Problem:
Quote exactly, and only, the lines of the material below from the line with "ring_1_inner();" through the line with "obj.parent = empty".

--

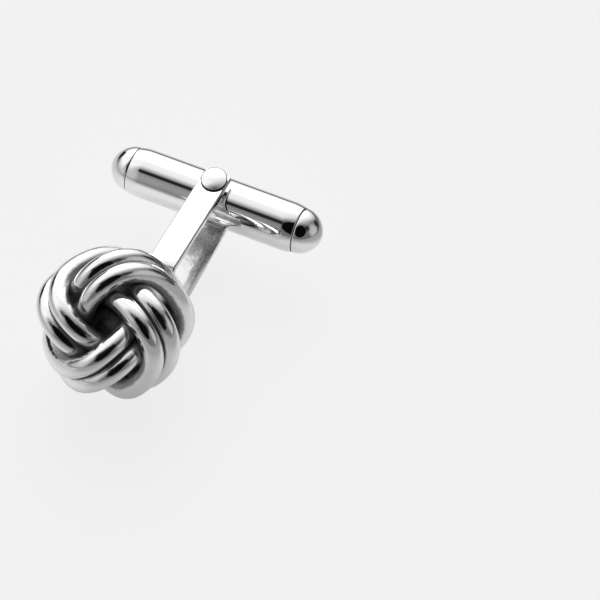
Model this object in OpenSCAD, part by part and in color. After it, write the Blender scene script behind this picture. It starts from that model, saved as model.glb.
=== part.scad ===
// Knot cufflink lying on a table: a knot of four doubled wire rings on a forked
// stem, and a bullet-ended toggle bar that swings on a rivet between the arms.
// All sizes are millimetres. The bar runs along X and the knot is towards -Y.
// The whole object is built about the rivet and then tipped onto its resting points.

/* [Toggle bar] */
// length of the bar over both tips
bar_length = 20; // [16:0.1:24]
// outside diameter of the tube
tube_diameter = 4.34; // [3:0.02:6]
// wall of the tube
tube_wall = 0.5; // [0.3:0.05:0.8]
// half length of the straight part of the tube
tube_straight = 6.8; // [5:0.1:8]
// half length of the tube to its rolled-in end
tube_half = 7.87; // [6:0.01:9]
// outside diameter of the rolled-in end
tube_end_diameter = 4.1; // [3:0.02:5]
// diameter of a cap where it meets the tube
cap_diameter = 4.06; // [3:0.02:5]
// gap between the tube and a cap
cap_gap = 0.04; // [0.02:0.01:0.1]
// length of the plug that holds a cap in the tube
plug_length = 1.4; // [0.5:0.1:3]
// turn of the bar from square to the stem, degrees
bar_turn = 2.4; // [-10:0.1:10]

/* [Forked stem] */
// distance over the arms at the rivet
fork_at_rivet = 6.37; // [5:0.05:8]
// distance over the arms at the shoulders
fork_at_shoulder = 7.31; // [5:0.05:9]
// distance from the rivet to the shoulders
shoulder_at = 9.5; // [8:0.05:12]
// distance from the rivet to the base
base_at = 11.12; // [9:0.05:13]
// height of the base
base_height = 3.7; // [1:0.05:6]
// width of the strip
strip_width = 2.5; // [1.5:0.05:4]
// thickness of the strip
strip_thick = 0.6; // [0.3:0.05:1]
// how far the arms run past the rivet
arm_end = 0.9; // [0.8:0.05:2]
// radius on the corners of the arms
corner_radius = 0.2; // [0.1:0.05:1]

/* [Rivet] */
// diameter of the pin
pin_diameter = 1.2; // [0.8:0.05:1.6]
// play round the pin in the tube
pin_play = 0.04; // [0.01:0.01:0.1]
// play round the pin in the arms
arm_play = 0.02; // [0.01:0.01:0.1]
// diameter of a head
head_diameter = 2.3; // [1.8:0.05:3]
// height of a head
head_height = 0.36; // [0.2:0.02:0.8]

/* [Knot] */
// radius of the wire
wire_radius = 0.8; // [0.6:0.01:1]
// distance from the centre of the knot to the far side of a ring
ring_reach = 5.41; // [4:0.01:7]
// offset of a ring's centre from the centre of the knot
ring_offset = 1.48; // [0.5:0.01:3]
// lean of a ring from the axis of the knot, degrees
ring_lean = 35.5; // [20:0.5:60]
// length of a ring against its width
ring_stretch = 1.17; // [1:0.01:1.4]
// half spacing of the two wires of a band
pair_half = 0.87; // [0.8:0.01:1]
// spread of a pair towards the middle of the knot
pair_spread = 0.05; // [0:0.01:0.3]
// side bends of a ring: twice round, twice round in step, three times round
ring_bends = [0.03, -0.01, 0.108];
// flattening of a ring: twice round, three times round
ring_flats = [-0.067, -0.034];
// sideways lean of a ring, once round
ring_skew = -0.013; // [-0.2:0.001:0.2]
// centre of the knot from the rivet
knot_centre = [-0.32, -16.75, 5.1];
// turns of the knot about X, Y and Z, degrees
knot_turns = [-21.36, 18.88, -124.05];
// stations along a wire
wire_stations = 44; // [32:1:60]
// sides of a wire
wire_sides = 12; // [10:1:16]

/* [Seat in the knot] */
// radius of the ball in the middle of the knot
core_radius = 1.95; // [1:0.05:2]
// radius of the post
post_radius = 0.85; // [0.5:0.05:1]
// length of the post from the middle of the knot
post_length = 5.8; // [4:0.1:7]
// where the post meets the base of the fork
post_foot = [-0.35, -0.7];

/* [Rest] */
// tip of the object on the table, degrees
rest_tip = 13.5; // [0:0.05:30]
// height of the rivet over the table
rest_height = 5.687; // [3:0.001:10]
// shift of the rivet along Y that centres the object over the origin
rest_shift = 10.935; // [5:0.01:15]

/* [Hidden] */
tube_radius = tube_diameter / 2;
bore_radius = tube_radius - tube_wall;
end_radius = tube_end_diameter / 2;
cap_radius = cap_diameter / 2;
plug_radius = end_radius - tube_wall - 0.04;
pin_radius = pin_diameter / 2;
ring_radius = ring_reach - ring_offset;
fine = 72;

// Placing

module rest() {
  translate([0, rest_shift, rest_height]) rotate([rest_tip, 0, 0]) children();
}

module swing() {
  rest() rotate([0, 0, bar_turn]) children();
}

module knot_frame() {
  rest() translate(knot_centre) rotate(knot_turns) children();
}

// Wire rings of the knot

function unit(v) = v / norm(v);

function ring_out(k) = [cos(90 * k), sin(90 * k), 0];
function ring_side(k) = [-sin(90 * k), cos(90 * k), 0];
function ring_up(k) = cos(ring_lean) * [0, 0, 1] + sin(ring_lean) * ring_side(k);
function ring_normal(k) = -sin(ring_lean) * [0, 0, 1] + cos(ring_lean) * ring_side(k);

function ring_size(t) = ring_radius
  * (1 + ring_flats[0] * (cos(2 * t) - 1) + ring_flats[1] * (cos(3 * t) - 1));

function ring_shift(side, t) = side * (pair_half + pair_spread * pow(sin(t / 2), 2))
  + ring_bends[0] * sin(2 * t) + ring_bends[1] * cos(2 * t)
  + ring_bends[2] * sin(3 * t) + ring_skew * cos(t);

function ring_point(k, side, t) = (ring_offset + ring_size(t) * cos(t)) * ring_out(k)
  + ring_stretch * ring_size(t) * sin(t) * ring_up(k)
  + ring_shift(side, t) * ring_normal(k);

function ring_along(k, side, t) =
  unit(ring_point(k, side, t + 0.5) - ring_point(k, side, t - 0.5));

function ring_across(k, side, t) =
  unit(cross(ring_along(k, side, t), cross(ring_normal(k), ring_along(k, side, t))));

function wire_point(k, side, t, a) = ring_point(k, side, t)
  + wire_radius * (cos(a) * ring_across(k, side, t)
  + sin(a) * cross(ring_along(k, side, t), ring_across(k, side, t)));

module wire(k, side) {
  points = [for (i = [0 : wire_stations - 1], j = [0 : wire_sides - 1])
    wire_point(k, side, 360 * i / wire_stations, 360 * j / wire_sides)];
  quads = [for (i = [0 : wire_stations - 1], j = [0 : wire_sides - 1])
    let (a = i * wire_sides, b = ((i + 1) % wire_stations) * wire_sides,
         m = (j + 1) % wire_sides)
    [a + j, a + m, b + m, b + j]];
  faces = [for (q = quads) each [[q[0], q[2], q[1]], [q[0], q[3], q[2]]]];
  polyhedron(points = points, faces = faces, convexity = 6);
}

module ring_1_inner() {
  color("silver") knot_frame() wire(0, -1);
}

module ring_1_outer() {
  color("silver") knot_frame() wire(0, 1);
}

module ring_2_inner() {
  color("silver") knot_frame() wire(1, -1);
}

module ring_2_outer() {
  color("silver") knot_frame() wire(1, 1);
}

module ring_3_inner() {
  color("silver") knot_frame() wire(2, -1);
}

module ring_3_outer() {
  color("silver") knot_frame() wire(2, 1);
}

module ring_4_inner() {
  color("silver") knot_frame() wire(3, -1);
}

module ring_4_outer() {
  color("silver") knot_frame() wire(3, 1);
}

// Seat: ball and post inside the knot, and the link to the base of the fork

module rod(from, to, radius) {
  d = to - from;
  translate(from)
    rotate([0, acos(d[2] / norm(d)), atan2(d[1], d[0])])
      cylinder(h = norm(d), r = radius, $fn = fine);
}

module knot_seat() {
  color("dimgray") {
    knot_frame() {
      sphere(r = core_radius, $fn = fine);
      translate([0, 0, -post_length]) cylinder(h = post_length, r = post_radius, $fn = fine);
      translate([0, 0, -post_length]) sphere(r = post_radius + 0.12, $fn = fine);
    }
    rest() rod([post_foot[0], -base_at - 0.3, post_foot[1]], post_end(), post_radius - 0.1);
  }
}

function turn_x(v, a) = [v[0], v[1] * cos(a) - v[2] * sin(a), v[1] * sin(a) + v[2] * cos(a)];
function turn_y(v, a) = [v[0] * cos(a) + v[2] * sin(a), v[1], -v[0] * sin(a) + v[2] * cos(a)];
function turn_z(v, a) = [v[0] * cos(a) - v[1] * sin(a), v[0] * sin(a) + v[1] * cos(a), v[2]];
function post_end() = knot_centre
  + turn_z(turn_y(turn_x([0, 0, -post_length], knot_turns[0]), knot_turns[1]), knot_turns[2]);

// Forked stem, a bent strip seen from its edge and drawn out to its width

function bend(p, q, r, cut) = let (a = unit(p - q), b = unit(r - q))
  [for (s = [0 : 3]) let (u = s / 3)
    q + cut * (pow(1 - u, 2) * a + pow(u, 2) * b)];

function strip_line(inset) = let (
    h = fork_at_rivet / 2 - inset,
    s = fork_at_shoulder / 2 - inset * 1.04,
    b = base_height / 2 - inset * 0.62,
    y = -base_at + inset,
    ys = -shoulder_at + inset * 0.42,
    e = [arm_end, h - 0.06], f = [ys, s], g = [y, b],
    g2 = [y, -b], f2 = [ys, -s], e2 = [arm_end, -h + 0.06])
  concat([e], bend(e, f, g, 0.45 - inset / 3), bend(f, g, g2, 0.35 - inset / 4),
    bend(g, g2, f2, 0.35 - inset / 4), bend(g2, f2, e2, 0.45 - inset / 3), [e2]);

module fork_side() {
  outside = strip_line(0);
  inside = strip_line(strip_thick);
  count = len(inside);
  polygon(concat(outside, [for (i = [count - 1 : -1 : 0]) inside[i]]));
}

module fork_plan() {
  w = strip_width / 2;
  c = corner_radius;
  translate([-w, -base_at - 1, -5]) cube([2 * w, base_at + 1 + arm_end - c, 10]);
  translate([-w + c, arm_end - c - 0.01, -5]) cube([2 * (w - c), c + 0.01, 10]);
  for (s = [-1, 1])
    translate([s * (w - c), arm_end - c, -5]) cylinder(h = 10, r = c, $fn = fine);
}

module stem_fork() {
  color("silver") rest()
    difference() {
      intersection() {
        rotate([90, 0, 90]) translate([0, 0, -strip_width])
          linear_extrude(height = 2 * strip_width) fork_side();
        fork_plan();
      }
      translate([0, 0, -5]) cylinder(h = 10, r = pin_radius + arm_play, $fn = fine);
    }
}

// Rivet with two domed heads

module rivet() {
  top = fork_at_rivet / 2 + 0.08;
  profile = [[0, 0], [pin_radius, 0], [pin_radius, top], [head_diameter / 2, top],
    [head_diameter / 2, top + 0.3 * head_height],
    [0.42 * head_diameter, top + 0.66 * head_height],
    [0.26 * head_diameter, top + 0.91 * head_height],
    [0, top + head_height]];
  color("silver") rest() union() {
    rotate_extrude($fn = fine) polygon(profile);
    mirror([0, 0, 1]) rotate_extrude($fn = fine) polygon(profile);
  }
}

// Toggle bar

module along_bar() {
  rotate([0, 90, 0]) children();
}

module toggle_tube() {
  skin = [[tube_radius, 0], [tube_radius, tube_straight],
    [tube_radius - 0.015, tube_straight + 0.4],
    [tube_radius - 0.05, tube_straight + 0.75], [end_radius, tube_half]];
  lining = [for (p = skin) [p[0] - tube_wall, p[1]]];
  half = concat(skin, [for (i = [len(skin) - 1 : -1 : 0]) lining[i]]);
  color("silver") swing()
    difference() {
      union() {
        along_bar() rotate_extrude($fn = fine) polygon(half);
        mirror([1, 0, 0]) along_bar() rotate_extrude($fn = fine) polygon(half);
      }
      translate([0, 0, -5]) cylinder(h = 10, r = pin_radius + pin_play, $fn = fine);
    }
}

module cap() {
  start = tube_half + cap_gap;
  nose = bar_length / 2 - start;
  profile = concat([[0, start - plug_length], [plug_radius, start - plug_length],
    [plug_radius, start]],
    [for (a = [0 : 15 : 75]) [cap_radius * cos(a), start + nose * sin(a)]],
    [[0, start + nose]]);
  along_bar() rotate_extrude($fn = fine) polygon(profile);
}

module cap_left() {
  color("silver") swing() mirror([1, 0, 0]) cap();
}

module cap_right() {
  color("silver") swing() cap();
}

ring_1_inner();
ring_1_outer();
ring_2_inner();
ring_2_outer();
ring_3_inner();
ring_3_outer();
ring_4_inner();
ring_4_outer();
knot_seat();
stem_fork();
rivet();
toggle_tube();
cap_left();
cap_right();
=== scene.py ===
"""Looks of a knot cufflink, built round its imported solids.

The knot is eight closed silver wires, woven as four doubled rings. A strip bent to a
fork joins it to a bullet-ended toggle bar, which swings on a rivet between the arms.
Sizes in the classes are millimetres and angles degrees, unless they say otherwise.
Meshes are made in metres.
"""

import logging
import math
from dataclasses import dataclass
from enum import Enum
from typing import Union

import bmesh
import bpy
import numpy as np
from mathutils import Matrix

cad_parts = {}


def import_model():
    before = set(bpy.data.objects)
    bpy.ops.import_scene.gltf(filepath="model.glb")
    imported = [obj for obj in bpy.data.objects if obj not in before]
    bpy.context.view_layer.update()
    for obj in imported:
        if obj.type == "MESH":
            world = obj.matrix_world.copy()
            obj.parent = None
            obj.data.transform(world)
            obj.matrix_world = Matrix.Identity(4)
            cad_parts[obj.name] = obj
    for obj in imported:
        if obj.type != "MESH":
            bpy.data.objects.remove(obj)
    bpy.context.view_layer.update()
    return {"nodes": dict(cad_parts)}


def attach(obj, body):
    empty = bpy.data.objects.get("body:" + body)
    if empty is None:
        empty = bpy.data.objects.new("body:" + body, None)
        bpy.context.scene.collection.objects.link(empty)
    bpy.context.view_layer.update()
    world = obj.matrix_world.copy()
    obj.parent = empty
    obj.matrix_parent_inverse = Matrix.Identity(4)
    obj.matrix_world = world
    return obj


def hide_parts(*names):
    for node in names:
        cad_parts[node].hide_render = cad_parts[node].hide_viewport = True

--

Reply:
ring_1_inner();
ring_1_outer();
ring_2_inner();
ring_2_outer();
ring_3_inner();
ring_3_outer();
ring_4_inner();
ring_4_outer();
knot_seat();
stem_fork();
rivet();
toggle_tube();
cap_left();
cap_right();
=== scene.py ===
"""Looks of a knot cufflink, built round its imported solids.

The knot is eight closed silver wires, woven as four doubled rings. A strip bent to a
fork joins it to a bullet-ended toggle bar, which swings on a rivet between the arms.
Sizes in the classes are millimetres and angles degrees, unless they say otherwise.
Meshes are made in metres.
"""

import logging
import math
from dataclasses import dataclass
from enum import Enum
from typing import Union

import bmesh
import bpy
import numpy as np
from mathutils import Matrix

cad_parts = {}


def import_model():
    before = set(bpy.data.objects)
    bpy.ops.import_scene.gltf(filepath="model.glb")
    imported = [obj for obj in bpy.data.objects if obj not in before]
    bpy.context.view_layer.update()
    for obj in imported:
        if obj.type == "MESH":
            world = obj.matrix_world.copy()
            obj.parent = None
            obj.data.transform(world)
            obj.matrix_world = Matrix.Identity(4)
            cad_parts[obj.name] = obj
    for obj in imported:
        if obj.type != "MESH":
            bpy.data.objects.remove(obj)
    bpy.context.view_layer.update()
    return {"nodes": dict(cad_parts)}


def attach(obj, body):
    empty = bpy.data.objects.get("body:" + body)
    if empty is None:
        empty = bpy.data.objects.new("body:" + body, None)
        bpy.context.scene.collection.objects.link(empty)
    bpy.context.view_layer.update()
    world = obj.matrix_world.copy()
    obj.parent = empty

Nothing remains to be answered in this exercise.